About October last year, the events settled down. I had my last book talk in May, one year after publication. I accepted that, well, that was it. The books left in my trunk would be there for a while.
In the meantime, the press submitted my book to two contests. Both were important to me. Conger Beasley won the Thorpe Menn Literary Excellence Award back in the 90s. I looked up to him. He gave me some very well placed encouragement during a critical time. Because of him, I formed two book manuscripts out of the pile of paper I had on my desk. I thought that if, one day, I could win the award, I would have achieved something.
My first book, Seldom Seen, earned a finalist position in the Thorpe Menn Award in 2010. At the ceremony, members of the American Association of University Women, who give the award annually, told me what a great book I had. I thought for sure I won. Then, when the award was announced, I was really let down. I went home that day vowing never to feel that way again.
In 2010, too, Seldom Seen won a mention in the High Plains Book Award. I couldn’t go to Billings, Montana, where the public library and the Billings Cultural Partners give the award. The books that won that year were all fantastic. I made it my mission to read the nonfiction books Seldom Seen was up against. They were winners, real winners. If I could win that award someday, I know I will have made it.

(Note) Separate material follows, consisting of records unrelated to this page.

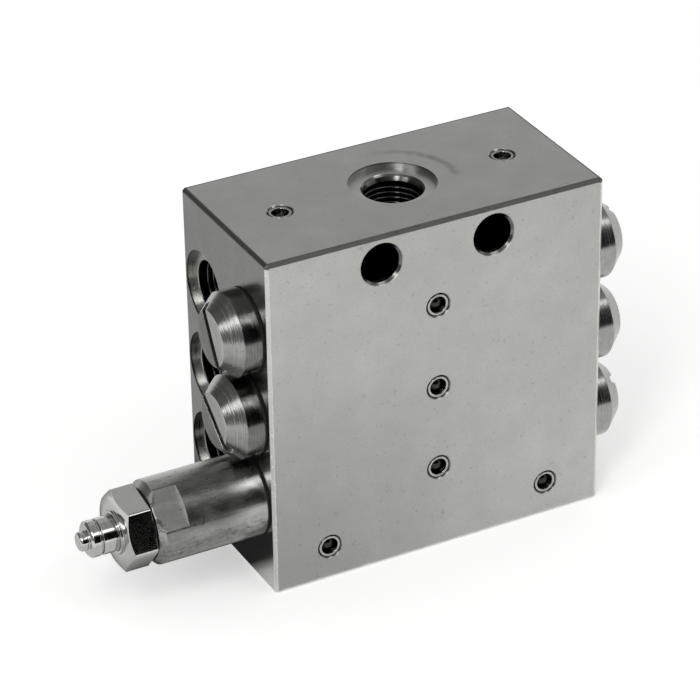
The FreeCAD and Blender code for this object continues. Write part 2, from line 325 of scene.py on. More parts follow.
world = bpy.data.worlds.new("world")
scene.world = world
world.use_nodes = True
world.node_tree.nodes.clear()
sky = Wire(world.node_tree)
white = background_rays(sky)
shine = sky.node("ShaderNodeBackground", None, {"Strength": room_light + white * (1 - room_light)})
sky.node("ShaderNodeOutputWorld", None, {"Surface": shine})


# %% Soft boxes
def aim(azimuth, elevation):
    """A direction: degrees from the front (-Y) towards +X, and degrees above the floor."""
    turn, rise = np.radians(azimuth), np.radians(elevation)
    return np.stack([np.sin(turn) * np.cos(rise), -np.cos(turn) * np.cos(rise), np.sin(rise)], axis=-1)


middle = np.array([0.0, 0.0, 35 * mm])
lamp_distance = 0.8


def soft_box(name, azimuth, elevation, width, height, glow):
    """A rectangular lamp that faces the object. Its power is its glow times pi and its area."""
    lamp = bpy.data.lights.new(name, "AREA")
    lamp.shape = "RECTANGLE"
    lamp.size = width
    lamp.size_y = height
    lamp.energy = glow * math.pi * width * height
    thing = bpy.data.objects.new(name, lamp)
    toward = aim(azimuth, elevation)
    thing.matrix_world = camera_pose(middle + toward * lamp_distance, -toward, np.array([0.0, 0.0, 1.0]))
    scene.collection.objects.link(thing)
    print(name, "power, W:", round(lamp.energy, 2))


soft_box("lamp_front_right", azimuth=35, elevation=51, width=0.42, height=0.16, glow=2.3)
soft_box("lamp_left", azimuth=-78, elevation=30, width=0.30, height=0.16, glow=3.3)
soft_box("lamp_strip", azimuth=-46, elevation=43, width=0.17, height=0.44, glow=6.5)


# %% The room that the metal shows
def above(value, low, soft):
    """1 above low, falling to 0 over soft below it, by a smooth step."""
    share = np.clip((value - low + soft) / soft, 0, 1)
    return (3 - 2 * share) * share ** 2


def window(value, low, high, soft):
    """1 between low and high, falling to 0 over soft on either side."""
    return above(value, low, soft) * above(-value, -high, soft)


def room_tone(azimuth, elevation):
    """Brightness of the room in a direction. White at the horizon behind, grey above, black in front, and
    darker at the left and behind it. Each patch has a level, a window in azimuth, a window in elevation
    and the softness of both, in degrees."""
    tone = np.ones(np.broadcast(azimuth, elevation).shape)
    patches = (
        (0.52, (-400, 400), (24, 100), 8),
        (0.38, (-400, 400), (64, 100), 6),
        (0.16, (-172, -92), (12, 42), 10),
        (0.26, (-92, -30), (-10, 18), 8),
        (0.004, (-22, 40), (-10, 36), 6),
    )
    for level, turn, rise, soft in patches:
        share = window(azimuth, *turn, soft) * window(elevation, *rise, soft)
        tone = tone * (1 - share) + level * share
    return tone


def tone_material():
    """Glows with the tone that is stored at the points of a card."""
    material, tree = begin("card")
    tone = tree.node("ShaderNodeAttribute", {"attribute_name": "tone"}, output="Fac")
    glow = tree.node("ShaderNodeEmission", None, {"Strength": tone})
    tree.node("ShaderNodeOutputMaterial", None, {"Surface": glow})
    return material


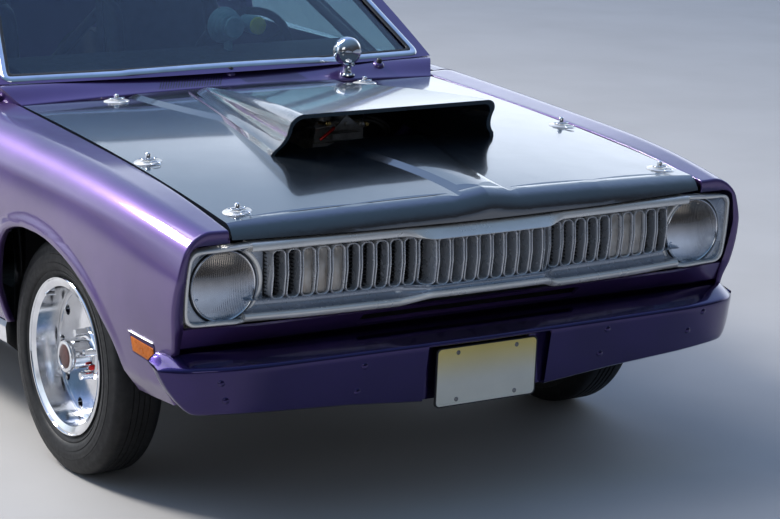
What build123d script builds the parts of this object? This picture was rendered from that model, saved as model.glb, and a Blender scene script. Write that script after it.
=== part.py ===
from build123d import *
import math
import os

# Two-door fastback coupe set up for drag racing, in millimetres.
# The model is laid out with X across, Y rearward from the front axle and Z up from the road,
# and save() moves it so that the origin is below the middle of the car.

# Driving dimensions
LENGTH = 4785
FRONT_OVERHANG = 765
WHEELBASE = 2743
HALF_WIDTH = 909
SHIFT_Y = -(LENGTH / 2 - FRONT_OVERHANG)

# The body was laid out higher; it sits this much lower on its wheels
BODY_DROP = 22
FRONT_TYRE_R = 315
FRONT_TYRE_W = 154
FRONT_WHEEL_X = 760
FRONT_RIM_R = 208
REAR_TYRE_R = 345
REAR_TYRE_W = 272
REAR_WHEEL_X = 742
REAR_RIM_R = 208

STEER_AXIS_X = 716
DOOR_FRONT_Y = 636
DOOR_GAP = 9
DOOR_REAR_Y = 1857
DOOR_REAR_DRAFT = 0.25
DECK_FRONT_Y = 2935
DECK_REAR_Y = 3880
PANEL_GAP = 5

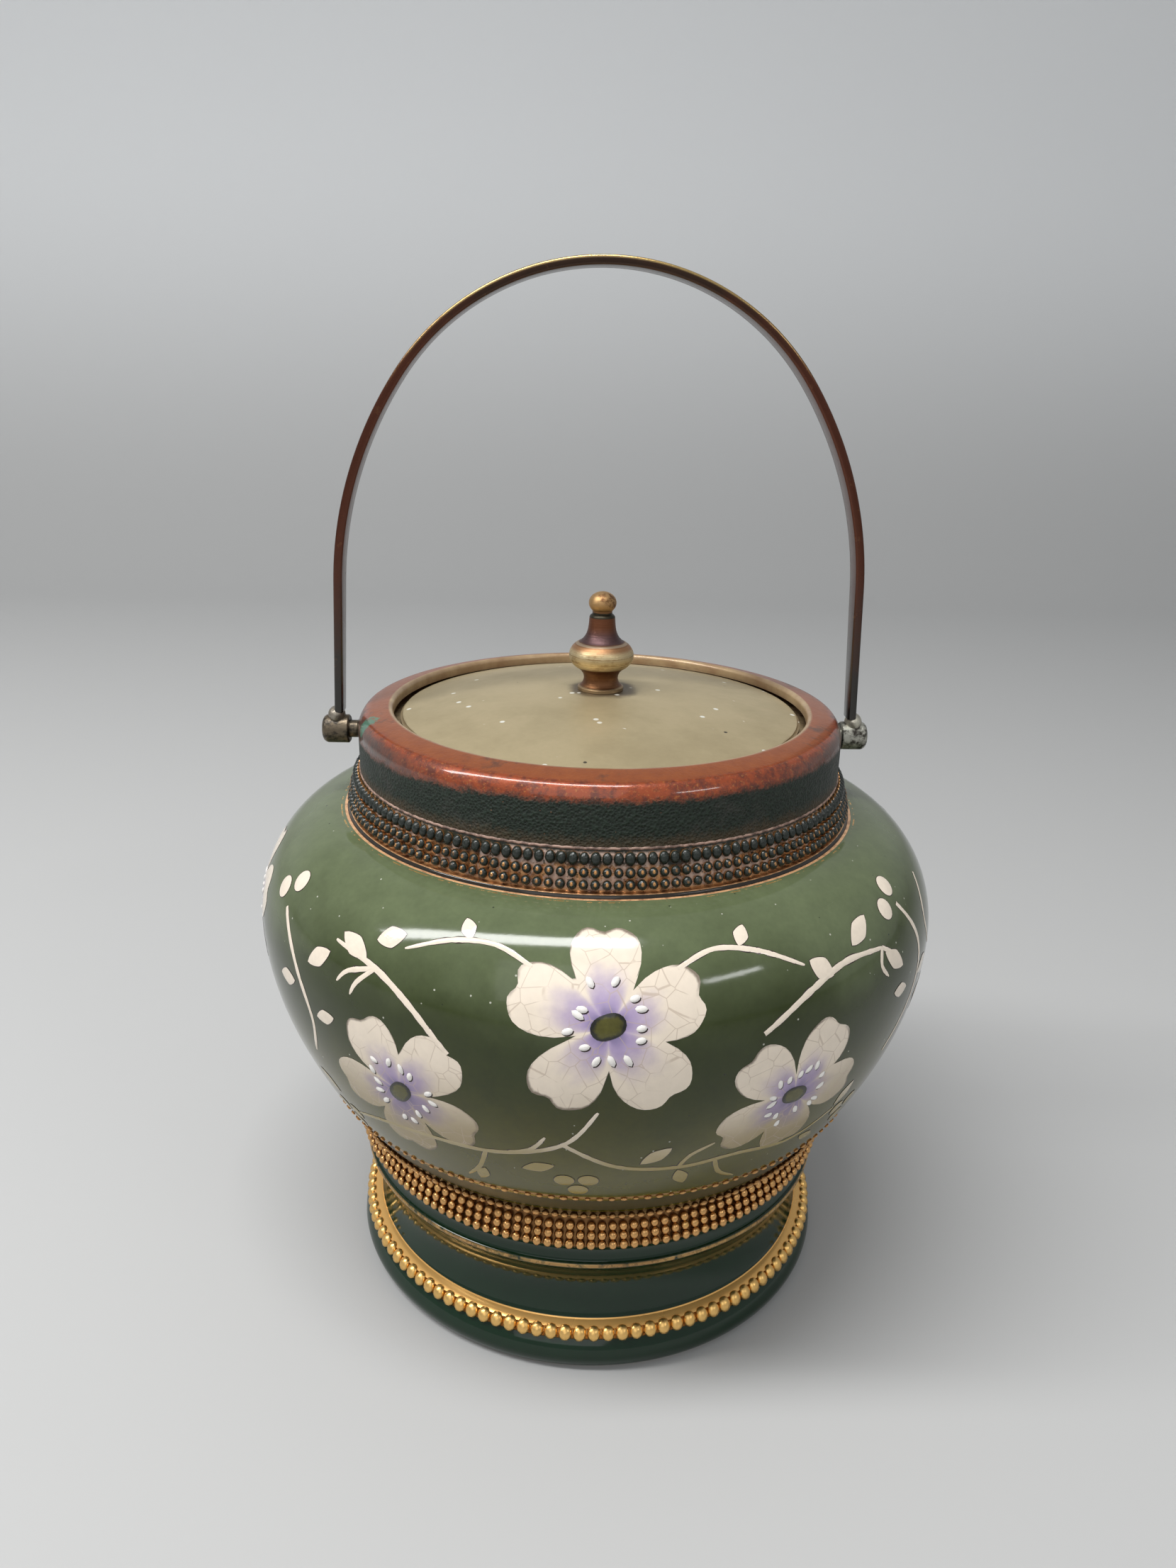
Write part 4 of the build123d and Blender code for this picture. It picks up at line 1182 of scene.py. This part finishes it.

Six years later, the Thorpe Menn people contacted me and said I was a finalist. A few weeks later, the High Plains Book Award people told me I was a finalist in the nonfiction category of their contest. I went to both awards banquets. I convinced myself that other books had won. They were good books, deserving of the awards. In part, it was self-defense. I wanted to go home feeling as if being chosen as a finalist was enough.
In both instances, I won and was truly surprised. It felt good. Those plaques are now on the wall. I’m off to what comes next. I have a book written that needs a publisher. While I’m looking, I have to start another book. Maybe, I the book I’ve written and the one I will write will be award winners. Maybe not. One thing sure is that I write good books. That’s what really matters.